そのため、スギ花粉が飛んでいない時期に治療を開始します。治療開始時期としては、6月~11月ごろが開始時期と考えられます。
一方、ダニアレルギー性鼻炎の場合は時期に関わらず治療は始められます。
アレルゲン療法の特徴
- アレルギー症状を治したり、長期にわたり症状をおさえる可能性のある治療法です。
-
治療前に、症状がアレルゲンによるものかの確定診断が必要です。
(問診やアレルギー検査などを行うことにより、症状を引き起こすアレルゲンを確かめます。) - 治療は長期間(3~5年)かかります。
- すべての患者さんに効果が期待できるわけではありません。
舌下免疫療法を受けられない方、注意が必要な方
治療が受けられない方
- スギ花粉症もしくはダニアレルギーではない方
- 5歳未満の方
- 重い気管支喘息の方
- 悪性腫瘍(がん)や免疫系の病気がある方
注意が必要な方
- アレルゲンを使った治療や検査によってアレルギー症状をおこしたことがある方
- 気管支喘息の方
- 65歳以上の方
- 妊婦の方、授乳中の方
- 抜歯後や口の中の術後、または口の中に傷や炎症などがある方
- 重症の心疾患、肺疾患及び高血圧症がある方
- 他に服用中のおくすりがある方『非選択的β遮断薬、三環系抗うつ薬、モノアミンオキシダーゼ阻害薬(MAOI)など』
- 全身性ステロイド薬の投与を受けている方
- スギ花粉およびダニ以外のアレルゲンに対しても反応性が高い方
副作用について
※とくに注意してください
重篤な副作用が発生しないか、十分な注意が必要なのは次の場合です。
- 服用後少なくとも30分間
- 服用開始初期(およそ1カ月)
- スギ花粉が飛散している時期
主な副作用
- 口の中の副作用(口内炎、舌の下の腫れ、口の中の腫れ)
- 喉のかゆみ
- 耳のかゆみ
- 頭痛
など
重大な副作用
・ショック
・アナフィラキシー
医薬品などに対する過敏反応により、医薬品投与後多くの場合30分以内で、
じんま疹などの皮膚症状や、腹痛や嘔吐などの消化器症状、息苦しさなどの
呼吸器症状、突然のショック症状(蒼白、意識の混濁など)が見られます。
~治療を検討している方は、以下の事項を必ず確認してください~
- スギ花粉が飛散していない時期も含め、3年~5年という長時間の治療を受けられる
- 舌の下に薬を1~2分間保持したあと飲み込むことを毎日継続できる
- 毎月1度、来院・受診できる
- すべての患者さんに効果を示すわけではないことを理解できる
- 効果があって終了した場合でも、その後効果が弱くなる可能性があることが理解できる
- アナフィラキシーなどの副作用がおこるおそれがあることが理解できる
治療の流れ
(1)通常の診察
通常の診察を受けていただき、アレルギー検査を行います。
※アレルギー検査を必ず受けていただきます。
(過去3年以内、他院で取ったアレルギー検査結果があればお持ちください。
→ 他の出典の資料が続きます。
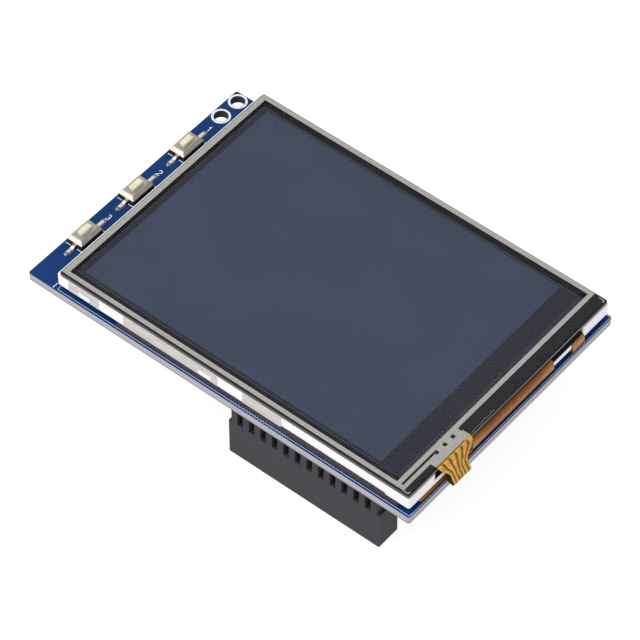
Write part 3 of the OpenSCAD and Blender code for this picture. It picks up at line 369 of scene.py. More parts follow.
# Double-sided spacer tape, seen through the film: dark grey
dress(grained("dark_spacer_tape", "#26262b", "#1e1e23", 0.5, (0.5, 0.62), Specular_IOR_Level=0.12),
      "touch_spacer")

# %% [markdown]
# ## Switches
# Each push-button is a black moulded base under a stamped steel cover, with an ivory key, a steel dome and
# two bent, tinned leads.

# %% Switches
# Stamped stainless sheet: the fine grain of the rolls, a little dull on the sloped sides
cover = grained("stamped_stainless_steel", "#b3aea4", "#9a958c", 0.25, (0.34, 0.5), 0.005, (1, 0.25, 1),
                Metallic=1.0)
# Moulded ivory nylon: warm, waxy, slightly cloudy
ivory = grained("moulded_ivory_nylon", "#e0dac0", "#d2cbaf", 0.9, (0.42, 0.56), 0.006,
                Specular_IOR_Level=0.3)
# Moulded black nylon: matt, with a fine spark texture
base = grained("moulded_black_nylon", "#242427", "#1a1a1d", 0.3, (0.5, 0.65), 0.006, Specular_IOR_Level=0.2)
# Cold-rolled spring steel: bright and smooth
spring = grained("cold_rolled_spring_steel", "#cacac8", "#b9b9b7", 0.3, (0.2, 0.3), 0.002, Metallic=1.0)
# Tin over copper alloy: bright, very slightly pink where it is thin
tinned = grained("tinned_copper_alloy", "#e2dcda", "#c9c1be", 0.3, (0.25, 0.4), 0.004, Metallic=1.0)
for k in SWITCHES:
    dress(cover, f"switch_{k}_shell")
    dress(ivory, f"switch_{k}_key")
    dress(base, f"switch_{k}_base")
    dress(tinned, f"switch_{k}_leads")

# %% [markdown]
# ## Chips under the board
# The logic chips are moulded in black epoxy, which comes out of the mould slightly sandy. The chip resistors
# carry a black glaze, and the capacitors are bare sintered ceramic.

# %% Chips
# Transfer-moulded epoxy: sandy and matt
epoxy = grained("moulded_black_epoxy", "#303033", "#252528", 0.15, (0.6, 0.75), 0.008, Specular_IOR_Level=0.3)
dress(epoxy, "logic_chips", "touch_controller", "regulator", "dimmer_transistor")
dress(tinned, "logic_chip_leads", "touch_controller_leads", "regulator_leads", "dimmer_transistor_leads",
      "chip_caps")
# Fired glaze over a film resistor: smooth and black
dress(grained("black_glazed_ceramic", "#26262a", "#1c1c20", 0.3, (0.3, 0.45), 0.003), "chip_resistors")
# Sintered barium titanate: tan, fine and dull
dress(grained("tan_sintered_ceramic", "#b89a72", "#a5875f", 0.3, (0.5, 0.65), 0.004), "chip_capacitors")

# %% [markdown]
# ## Surfaces from numpy
# The bent cables, the foam and the print are closed skins over a grid of points. Each row of the grid is a
# ring round the piece, and the rows follow one another along it. Working the points out as whole arrays
# keeps a shape to a line or two of formula, and the faces follow from the grid's numbering alone.

# %% From a grid of points to a closed skin
def unit(vectors):
    """Each vector over its own length."""
    return vectors / np.linalg.norm(vectors, axis=-1, keepdims=True)


def grid_faces(rows, columns, loop=False):
    """Quads that join rings of points, ring after ring: a point, its neighbour in the ring, and the two
    beside them in the next ring. With loop the last ring is joined to the first."""
    i = np.arange(rows if loop else rows - 1)[:, None]
    k = np.arange(columns)[None, :]
    after, beside = (i + 1) % rows, (k + 1) % columns
    corners = (i * columns + k, i * columns + beside, after * columns + beside, after * columns + k)
    return np.stack(np.broadcast_arrays(*corners), axis=-1).reshape(-1, 4)


def rungs(columns, start=0):
    """Quads that close a ring of an even number n of points: rung k joins point k to point n - 1 - k."""
    k = np.arange(columns // 2 - 1)
    return start + np.stack([k, k + 1, columns - 2 - k, columns - 1 - k], axis=-1)


def skin(rings, loop=False):
    """A closed skin over an array of rings. All its faces are turned over if they enclose a negative
    volume, which is the sum over their triangles (a, b, c) of a . (b x c) / 6."""
    rows, columns = rings.shape[:2]
    points = rings.reshape(-1, 3)
    faces = grid_faces(rows, columns, loop)
    if not loop:
        faces = np.vstack([faces, rungs(columns)[:, ::-1], rungs(columns, (rows - 1) * columns)])
    a, b, c, d = (points - points.mean(axis=0))[faces].transpose(1, 0, 2)
    volume = (a * (np.cross(b, c) + np.cross(c, d))).sum() / 6
    return points, faces if volume > 0 else faces[:, ::-1]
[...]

)
アレルギー検査の結果を確認し、舌下免疫療法の適応を判断します。
(2)アレルゲンの初回投与
当院にてアレルゲンの初回投与をおこないます。
投与の後は、約30分間、当院で経過を見ます
初回投与希望日に関して診察終了の遅くとも1時間半前にはご来院いただきますようお願いいたします。
(3)はじめの7日間(初期)
舌下錠は、1日1回、舌の下に1分間保持した後、飲み込みます。その後5分間はうがい、飲食をひかえてください。なお、投与の基本的なやり方は、その後もずっと変わりません。
(4)決められた一定量を服用(維持期)
毎日同量の舌下錠を投与し続けます。
これを3~5年間継続します。
※少なくとも1ヶ月に1度の受診が必要となります。
注)スギとダニ舌下免疫療法の治療は同時には開始できません。
同時に治療を行う場合は、少なくとも治療開始日を1カ月間以上おいて治療を行います。
室内ダニの除去方法
・掃除機がけは吸引部をゆっくりと動かし、1畳当たり30秒以上の時間をかけ、週に2回以上行う。
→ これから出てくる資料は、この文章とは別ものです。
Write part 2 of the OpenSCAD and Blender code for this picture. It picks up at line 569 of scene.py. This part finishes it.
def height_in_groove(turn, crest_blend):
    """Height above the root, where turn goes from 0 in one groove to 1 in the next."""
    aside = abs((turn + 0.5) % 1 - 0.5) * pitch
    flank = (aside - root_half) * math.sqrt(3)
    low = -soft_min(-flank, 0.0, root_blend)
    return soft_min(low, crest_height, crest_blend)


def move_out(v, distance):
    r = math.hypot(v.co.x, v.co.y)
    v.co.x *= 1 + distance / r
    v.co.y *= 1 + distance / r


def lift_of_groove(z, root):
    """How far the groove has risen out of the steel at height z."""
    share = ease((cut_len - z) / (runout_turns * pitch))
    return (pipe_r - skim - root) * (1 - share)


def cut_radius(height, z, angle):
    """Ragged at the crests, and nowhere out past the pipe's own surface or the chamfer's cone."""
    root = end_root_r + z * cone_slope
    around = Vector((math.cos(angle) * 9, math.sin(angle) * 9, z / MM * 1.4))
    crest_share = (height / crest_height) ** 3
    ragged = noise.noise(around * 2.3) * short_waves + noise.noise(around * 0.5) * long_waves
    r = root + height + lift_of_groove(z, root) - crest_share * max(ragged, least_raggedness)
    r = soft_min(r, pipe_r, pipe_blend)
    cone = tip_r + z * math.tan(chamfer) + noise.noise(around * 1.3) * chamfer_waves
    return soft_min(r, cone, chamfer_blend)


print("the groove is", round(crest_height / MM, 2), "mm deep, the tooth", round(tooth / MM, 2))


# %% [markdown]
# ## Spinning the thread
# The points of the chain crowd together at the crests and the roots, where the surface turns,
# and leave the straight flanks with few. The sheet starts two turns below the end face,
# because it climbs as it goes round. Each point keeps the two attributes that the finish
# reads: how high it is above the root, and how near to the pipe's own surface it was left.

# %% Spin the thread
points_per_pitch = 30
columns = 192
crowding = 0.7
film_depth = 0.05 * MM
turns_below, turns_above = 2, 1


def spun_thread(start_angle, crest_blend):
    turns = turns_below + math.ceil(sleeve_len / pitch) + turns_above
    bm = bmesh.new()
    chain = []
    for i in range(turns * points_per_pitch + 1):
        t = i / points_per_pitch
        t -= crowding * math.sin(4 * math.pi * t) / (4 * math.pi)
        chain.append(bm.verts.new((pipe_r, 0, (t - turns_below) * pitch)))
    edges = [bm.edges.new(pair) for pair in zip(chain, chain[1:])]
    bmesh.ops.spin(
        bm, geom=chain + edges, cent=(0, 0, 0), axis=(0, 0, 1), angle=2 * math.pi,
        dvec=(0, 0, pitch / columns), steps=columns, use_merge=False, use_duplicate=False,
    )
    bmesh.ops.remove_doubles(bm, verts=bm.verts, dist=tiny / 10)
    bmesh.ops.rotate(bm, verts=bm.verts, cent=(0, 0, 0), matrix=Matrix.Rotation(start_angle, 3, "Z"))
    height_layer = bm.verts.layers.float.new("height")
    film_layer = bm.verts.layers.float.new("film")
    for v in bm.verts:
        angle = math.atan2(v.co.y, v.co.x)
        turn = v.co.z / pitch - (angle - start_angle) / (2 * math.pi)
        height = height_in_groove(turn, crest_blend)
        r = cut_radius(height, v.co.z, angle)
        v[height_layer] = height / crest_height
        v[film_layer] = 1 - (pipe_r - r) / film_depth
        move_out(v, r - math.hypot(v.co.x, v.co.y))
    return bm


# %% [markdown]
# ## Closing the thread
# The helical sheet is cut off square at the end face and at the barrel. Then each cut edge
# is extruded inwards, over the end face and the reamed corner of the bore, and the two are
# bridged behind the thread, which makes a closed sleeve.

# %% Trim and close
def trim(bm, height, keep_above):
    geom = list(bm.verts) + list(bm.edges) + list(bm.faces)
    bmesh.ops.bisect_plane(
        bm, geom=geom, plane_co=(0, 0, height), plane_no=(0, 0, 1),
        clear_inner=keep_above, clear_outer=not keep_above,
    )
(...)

・布張りのソファー、カーペット、畳はできるだけやめる。
・布団は週に2回異常干す。困難なときは室内干しや布団乾燥機で布団の湿気を減らす。週に1回以上掃除機をかける
・部屋の湿度を50%、室温を20~25℃に保つように努力する。
・フローリングなどのホコリの立ちやすい場所は、拭き掃除の後に掃除機をかける
・シーツ、布団カバーは週に1回以上洗濯する。